Common medications prescribed include:
Doxycycline
Artemisinin (artemether and artesunate)
Chloroquine
Atovaquone
Mefloquine
While these drugs are proven to work, they are not classified as cures. Patients would still be able to contract malaria multiple times if bitten by an infected mosquito.
Social Impact of Malaria
Insecticides are not as effective as they were in their first years of inception. In African regions, the rate at which mosquitoes survive being exposed to drugs, such as artemisinin, has increased from 1% in 2005 to 16% in 2015.
Before these recent findings, the malaria parasite was resistant to the drug chloroquine in East Africa in the 1970s; the following decade, malaria deaths on the continent of Africa grew from 493,000 to 1.6 million by 2004.
Since mosquitoes keep adapting and resisting antimalarial drugs, researchers have decided to focus their efforts on eliminating the source of the disease: the malaria parasite within mosquitoes.
“Mosquitoes should be given malaria drugs to clear their infection so they can no longer spread the disease,” say Harvard researchers.
Before this discovery, previous anti-malaria solutions had demonstrated their effectiveness.
Anti-mosquito objects
Bed nets and window screens are the most successful form of prevention used so far, as mosquitoes are mostly active at night when nets are draped over beds and windows are closed. They are treated with insecticides aimed at killing or repelling mosquitoes.
Mosquito repellent
Two types of repellents can be used on fabrics or skin. Repellents with diethyltoluamide can be applied to the skin. It interferes with the insects’ ability to detect human scent, decreasing their chances of finding and biting people.
Repellents containing permethrin (a synthetic insecticide) can be put on clothes, nets, and tents, effectively disrupting the nervous system of insects like mosquitoes and ticks, leading them to paralysis and death.
Malaria vaccines
Vaccines are used to prevent the spread of malaria. There are currently two vaccines approved by the World Health Organization: RTS,S/AS01 (Mosquirix) and R21/Matrix-M.

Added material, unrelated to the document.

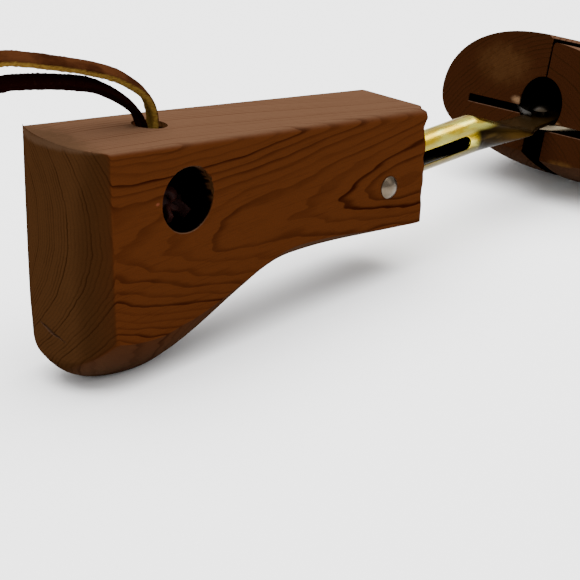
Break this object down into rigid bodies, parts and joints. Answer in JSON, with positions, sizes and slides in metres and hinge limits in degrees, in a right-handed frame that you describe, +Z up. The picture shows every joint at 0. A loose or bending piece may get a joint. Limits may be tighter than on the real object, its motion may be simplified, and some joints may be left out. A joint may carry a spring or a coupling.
{
  "type": "shoe tree",
  "caption": "Cedar boot shoe tree: a heel block on a sprung slotted tube that pushes a hinged split forefoot open through curved links, with a leather pull loop at the heel.",
  "frame": {"origin": "centre of the floor footprint box of the tree at its free length, without the lace: halfway between the back of the heel and the toe, on the floor plane", "axes": "+X from heel to toe, +Y to the wearer's inner (big toe) side of this right-foot tree, +Z up; the tree stands on its heel sole and forefoot soles at Z = 0"},
  "size_m": [0.3534, 0.094, 0.1046],
  "materials": {
    "cedar": "smooth sanded aromatic cedar, unfinished, reddish brown with darker grain",
    "brass_plate": "bright yellow brass plating",
    "hinge_brass": "satin brass",
    "nickel": "polished nickel plating",
    "bright_steel": "zinc plated, bright",
    "spring_steel": "oiled music wire",
    "leather_lace": "rawhide lace with a tan cut edge",
    "leather_knot": "dark red brown knotted lace ends"
  },
  "bodies": {
    "heel": {"heel_block": "cedar", "heel_rivet": "nickel", "heel_rivet_cap": "nickel", "stem_spring": "spring_steel", "lace_loop": "leather_lace", "lace_knot": "leather_knot"},
    "stem": {"stem_tube": "brass_plate", "link_rivet": "nickel", "link_washer": "nickel"},
    "toe_pin": {"toe_hinge_pin": "bright_steel"},
    "half_left": {"forefoot_left": "cedar", "toe_hinge_leaf_left": "hinge_brass", "hinge_screws_left": "hinge_brass", "link_pin_left": "bright_steel"},
    "half_right": {"forefoot_right": "cedar", "toe_hinge_leaf_right": "hinge_brass", "hinge_screws_right": "hinge_brass", "link_pin_right": "bright_steel"},
    "link_l": {"link_left": "bright_steel"},
    "link_r": {"link_right": "bright_steel"}
  },
  "joints": [
    {"name": "stem_slide", "type": "slide", "parent": "heel", "child": "stem", "axis": [1, 0, 0], "range_m": [-0.04, 0], "stiffness_N_per_m": 900, "springref_m": 0.018, "deforming": ["stem_spring"]},
    {"name": "toe_slide", "type": "slide", "parent": "stem", "child": "toe_pin", "axis": [-1, 0, 0], "range_m": [0, 0.00915]},
    {"name": "half_left_hinge", "type": "hinge", "parent": "toe_pin", "child": "half_left", "pos_m": [0.1575, 0, 0.012], "axis": [0, 0, -1], "range_deg": [0, 3.4]},
    {"name": "half_right_hinge", "type": "hinge", "parent": "toe_pin", "child": "half_right", "pos_m": [0.1575, 0, 0.012], "axis": [0, 0, 1], "range_deg": [0, 3.4]},
    {"name": "link_left_pivot", "type": "hinge", "parent": "stem", "child": "link_l", "pos_m": [0.065, 0, 0.0302], "axis": [0, 0, 1], "range_deg": [0, 23.46]},
    {"name": "link_right_pivot", "type": "hinge", "parent": "stem", "child": "link_r", "pos_m": [0.065, 0, 0.0264], "axis": [0, 0, -1], "range_deg": [0, 23.46]}
  ],
  "couplings": [
    {"joint": "half_left_hinge", "follows": "toe_slide", "rad_per_m": 6.484},
    {"joint": "half_right_hinge", "follows": "toe_slide", "rad_per_m": 6.484},
    {"joint": "link_left_pivot", "follows": "toe_slide", "rad_per_m": 44.738},
    {"joint": "link_right_pivot", "follows": "toe_slide", "rad_per_m": 44.738}
  ]
}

Researchers aim to use these alternative options, especially bed nets, in their mission to reduce the spread. By coating the bed nets with their chemical compounds, mosquitoes would be successfully cured of the malaria parasite.
With the nets costing less than $1 or $2 a piece, and the inexpensive drugs lasting for a year at a time, researchers estimate this will be an affordable and long-lasting solution. This affordable solution will prove beneficial to the WHO African region, where 94% of all malaria cases occur.
Final Thoughts
Due to the rapidly growing resistance in mosquitoes against repellent drugs, researchers have come together to conduct mosquito-targeted interventions aimed at killing the source: plasmodium parasites.

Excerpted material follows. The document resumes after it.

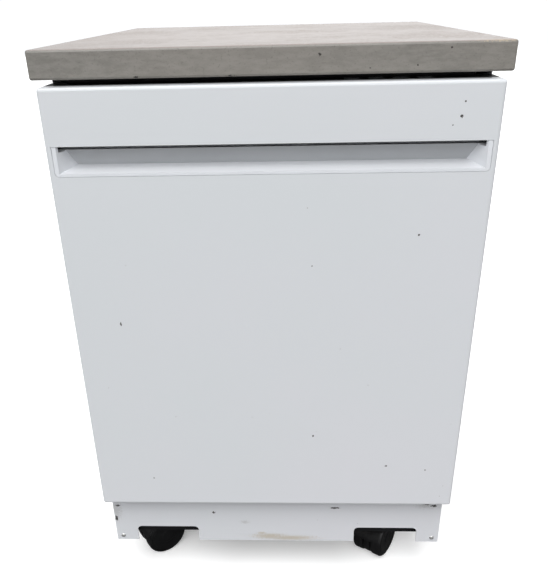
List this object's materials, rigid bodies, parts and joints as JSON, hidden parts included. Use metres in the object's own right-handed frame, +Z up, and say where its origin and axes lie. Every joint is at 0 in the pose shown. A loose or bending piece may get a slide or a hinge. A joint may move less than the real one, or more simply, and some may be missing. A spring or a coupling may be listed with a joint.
{
  "type": "portable dishwasher",
  "caption": "White free-standing portable dishwasher on swivel casters, with a laminate worktop, drop-down door with a full-width pocket handle, pull-out racks and spray arms.",
  "frame": {"origin": "on the floor, under the middle of the whole machine", "axes": "+X to the machine's right as seen from the front, +Y from the door towards the back, +Z up"},
  "size_m": [0.626, 0.7276, 0.938],
  "materials": {
    "white_enamel": "glossy white porcelain enamel, small chips and dust",
    "laminate": "mottled grey-beige high-pressure laminate over particle board",
    "white_plastic": "satin white moulded plastic",
    "black_plastic": "fine-grained black moulded plastic",
    "caster_tread": "black hard rubber, dusty from the floor",
    "grey_plastic": "light grey moulded plastic",
    "button_plastic": "dark grey satin plastic",
    "tub_plastic": "smooth light grey polypropylene",
    "rubber": "soft black seal rubber",
    "steel": "brushed stainless steel",
    "zinc_plate": "zinc-plated sheet steel",
    "rack_vinyl": "blue-grey vinyl-coated wire"
  },
  "bodies": {
    "cabinet": {"worktop": "laminate", "side_panel_left": "white_enamel", "side_panel_right": "white_enamel", "back_panel": "zinc_plate", "top_brace_front": "zinc_plate", "top_brace_rear": "zinc_plate", "base_frame": "zinc_plate", "toe_kick": "white_enamel", "hinge_bracket_left": "zinc_plate", "hinge_bracket_right": "zinc_plate", "tub": "tub_plastic", "tub_gasket": "rubber", "rack_rail_left": "steel", "rack_rail_right": "steel", "sump": "grey_plastic", "filter_cup": "steel", "circulation_pump": "steel", "drain_pump": "black_plastic", "heating_element": "steel", "spray_tube": "grey_plastic", "fill_valve": "white_plastic", "power_gland": "black_plastic", "hose_gland": "black_plastic", "door_strike": "steel"},
    "door": {"door_skin": "white_enamel", "handle_insert": "white_plastic", "inner_door": "tub_plastic", "control_console": "black_plastic", "door_latch": "grey_plastic", "hinge_arm_left": "zinc_plate", "hinge_arm_right": "zinc_plate", "dispenser_body": "grey_plastic"},
    "dispenser_lid": {"dispenser_lid": "tub_plastic"},
    "rinse_cap": {"rinse_cap": "black_plastic"},
    "lower_rack": {"lower_rack": "rack_vinyl", "silverware_basket": "grey_plastic"},
    "upper_rack": {"upper_rack": "rack_vinyl", "feed_tube": "grey_plastic"},
    "middle_spray_arm": {"middle_spray_arm": "grey_plastic"},
    "lower_spray_arm": {"lower_spray_arm": "grey_plastic"},
    "console_button_1": {"console_button_1": "button_plastic"},
    "console_button_2": {"console_button_2": "button_plastic"},
    "console_button_3": {"console_button_3": "button_plastic"},
    "console_button_4": {"console_button_4": "button_plastic"},
    "rack_wheel_front_left": {"rack_wheel_front_left": "grey_plastic"},
    "rack_wheel_front_right": {"rack_wheel_front_right": "grey_plastic"},
    "rack_wheel_rear_left": {"rack_wheel_rear_left": "grey_plastic"},
    "rack_wheel_rear_right": {"rack_wheel_rear_right": "grey_plastic"},
    "caster_swivel_front_left": {"caster_hood_front_left": "black_plastic"},
    "caster_wheel_front_left_left": {"caster_wheel_front_left_left": "caster_tread"},
    "caster_wheel_front_left_right": {"caster_wheel_front_left_right": "caster_tread"},
    "caster_swivel_front_right": {"caster_hood_front_right": "black_plastic"},
    "caster_wheel_front_right_left": {"caster_wheel_front_right_left": "caster_tread"},
    "caster_wheel_front_right_right": {"caster_wheel_front_right_right": "caster_tread"},
    "caster_swivel_rear_left": {"caster_hood_rear_left": "black_plastic"},
    "caster_wheel_rear_left_left": {"caster_wheel_rear_left_left": "caster_tread"},
    "caster_wheel_rear_left_right": {"caster_wheel_rear_left_right": "caster_tread"},
    "caster_swivel_rear_right": {"caster_hood_rear_right": "black_plastic"},
    "caster_wheel_rear_right_left": {"caster_wheel_rear_right_left": "caster_tread"},
    "caster_wheel_rear_right_right": {"caster_wheel_rear_right_right": "caster_tread"}
  },
  "joints": [
    {"name": "door_hinge", "type": "hinge", "parent": "cabinet", "child": "door", "pos_m": [0, -0.34375, 0.212], "axis": [1, 0, 0], "range_deg": [0, 90], "stiffness_Nm_per_rad": 13, "springref_deg": -5.73},
    {"name": "console_button_1_press", "type": "slide", "parent": "door", "child": "console_button_1", "axis": [0, 0, -1], "range_m": [0, 0.0015], "stiffness_N_per_m": 400, "springref_m": -0.001},
    {"name": "console_button_2_press", "type": "slide", "parent": "door", "child": "console_button_2", "axis": [0, 0, -1], "range_m": [0, 0.0015], "stiffness_N_per_m": 400, "springref_m": -0.001},
    {"name": "console_button_3_press", "type": "slide", "parent": "door", "child": "console_button_3", "axis": [0, 0, -1], "range_m": [0, 0.0015], "stiffness_N_per_m": 400, "springref_m": -0.001},
    {"name": "console_button_4_press", "type": "slide", "parent": "door", "child": "console_button_4", "axis": [0, 0, -1], "range_m": [0, 0.0015], "stiffness_N_per_m": 400, "springref_m": -0.001},
    {"name": "dispenser_lid_slide", "type": "slide", "parent": "door", "child": "dispenser_lid", "axis": [-1, 0, 0], "range_m": [0, 0.064]},
    {"name": "rinse_cap_turn", "type": "hinge", "parent": "door", "child": "rinse_cap", "pos_m": [0.064, -0.30395, 0.5015], "axis": [0, 1, 0], "range_deg": [0, 90]},
    {"name": "lower_rack_slide", "type": "slide", "parent": "cabinet", "child": "lower_rack", "axis": [0, -1, 0], "range_m": [0, 0.134]},
    {"name": "upper_rack_slide", "type": "slide", "parent": "cabinet", "child": "upper_rack", "axis": [0, -1, 0], "range_m": [0, 0.44]},
    {"name": "rack_wheel_front_left_roll", "type": "hinge", "parent": "lower_rack", "child": "rack_wheel_front_left", "pos_m": [-0.257, -0.20625, 0.2701], "axis": [1, 0, 0], "continuous": true},
    {"name": "rack_wheel_front_right_roll", "type": "hinge", "parent": "lower_rack", "child": "rack_wheel_front_right", "pos_m": [0.257, -0.20625, 0.2701], "axis": [1, 0, 0], "continuous": true},
    {"name": "rack_wheel_rear_left_roll", "type": "hinge", "parent": "lower_rack", "child": "rack_wheel_rear_left", "pos_m": [-0.257, 0.15375, 0.2701], "axis": [1, 0, 0], "continuous": true},
    {"name": "rack_wheel_rear_right_roll", "type": "hinge", "parent": "lower_rack", "child": "rack_wheel_rear_right", "pos_m": [0.257, 0.15375, 0.2701], "axis": [1, 0, 0], "continuous": true},
    {"name": "lower_spray_arm_spin", "type": "hinge", "parent": "cabinet", "child": "lower_spray_arm", "pos_m": [0, -0.01375, 0.269], "axis": [0, 0, 1], "continuous": true},
    {"name": "middle_spray_arm_spin", "type": "hinge", "parent": "upper_rack", "child": "middle_spray_arm", "pos_m": [0, -0.01375, 0.496], "axis": [0, 0, 1], "continuous": true},
    {"name": "caster_swivel_front_left_turn", "type": "hinge", "parent": "cabinet", "child": "caster_swivel_front_left", "pos_m": [-0.2104, -0.23275, 0.05], "axis": [0, 0, 1], "continuous": true},
    {"name": "caster_wheel_front_left_left_roll", "type": "hinge", "parent": "caster_swivel_front_left", "child": "caster_wheel_front_left_left", "pos_m": [-0.23386, -0.2498, 0.04], "axis": [0.5878, -0.809, 0], "continuous": true},
    {"name": "caster_wheel_front_left_right_roll", "type": "hinge", "parent": "caster_swivel_front_left", "child": "caster_wheel_front_left_right", "pos_m": [-0.23386, -0.2498, 0.04], "axis": [0.5878, -0.809, 0], "continuous": true},
    {"name": "caster_swivel_front_right_turn", "type": "hinge", "parent": "cabinet", "child": "caster_swivel_front_right", "pos_m": [0.2104, -0.23275, 0.05], "axis": [0, 0, 1], "continuous": true},
    {"name": "caster_wheel_front_right_left_roll", "type": "hinge", "parent": "caster_swivel_front_right", "child": "caster_wheel_front_right_left", "pos_m": [0.19461, -0.25707, 0.04], "axis": [0.8387, -0.5446, 0], "continuous": true},
    {"name": "caster_wheel_front_right_right_roll", "type": "hinge", "parent": "caster_swivel_front_right", "child": "caster_wheel_front_right_right", "pos_m": [0.19461, -0.25707, 0.04], "axis": [0.8387, -0.5446, 0], "continuous": true},
    {"name": "caster_swivel_rear_left_turn", "type": "hinge", "parent": "cabinet", "child": "caster_swivel_rear_left", "pos_m": [-0.2104, 0.25075, 0.05], "axis": [0, 0, 1], "continuous": true},
    {"name": "caster_wheel_rear_left_left_roll", "type": "hinge", "parent": "caster_swivel_rear_left", "child": "caster_wheel_rear_left_left", "pos_m": [-0.19678, 0.22515, 0.04], "axis": [0.8829, 0.4695, 0], "continuous": true},
    {"name": "caster_wheel_rear_left_right_roll", "type": "hinge", "parent": "caster_swivel_rear_left", "child": "caster_wheel_rear_left_right", "pos_m": [-0.19678, 0.22515, 0.04], "axis": [0.8829, 0.4695, 0], "continuous": true},
    {"name": "caster_swivel_rear_right_turn", "type": "hinge", "parent": "cabinet", "child": "caster_swivel_rear_right", "pos_m": [0.2104, 0.25075, 0.05], "axis": [0, 0, 1], "continuous": true},
    {"name": "caster_wheel_rear_right_left_roll", "type": "hinge", "parent": "caster_swivel_rear_right", "child": "caster_wheel_rear_right_left", "pos_m": [0.18433, 0.23804, 0.04], "axis": [0.4384, -0.8988, 0], "continuous": true},
    {"name": "caster_wheel_rear_right_right_roll", "type": "hinge", "parent": "caster_swivel_rear_right", "child": "caster_wheel_rear_right_right", "pos_m": [0.18433, 0.23804, 0.04], "axis": [0.4384, -0.8988, 0], "continuous": true}
  ],
  "couplings": [
    {"joint": "lower_rack_slide", "follows": "door_hinge", "m_per_rad": 0.085},
    {"joint": "upper_rack_slide", "follows": "door_hinge", "m_per_rad": 0.28}
  ]
}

This study represents a unique and historically untapped field in malaria control, as previous efforts were aimed at reactive solutions like medicines rather than taking a proactive approach. The research provides a solution to circumvent insecticide resistance and drug resistance in malaria-carrying mosquitoes, two main challenges that traditional methods often face.
As this discovery is still under review, the drug-coated bed nets have shown promising results in laboratory stages, and researchers are preparing to take their findings to real-world trials in Ethiopia.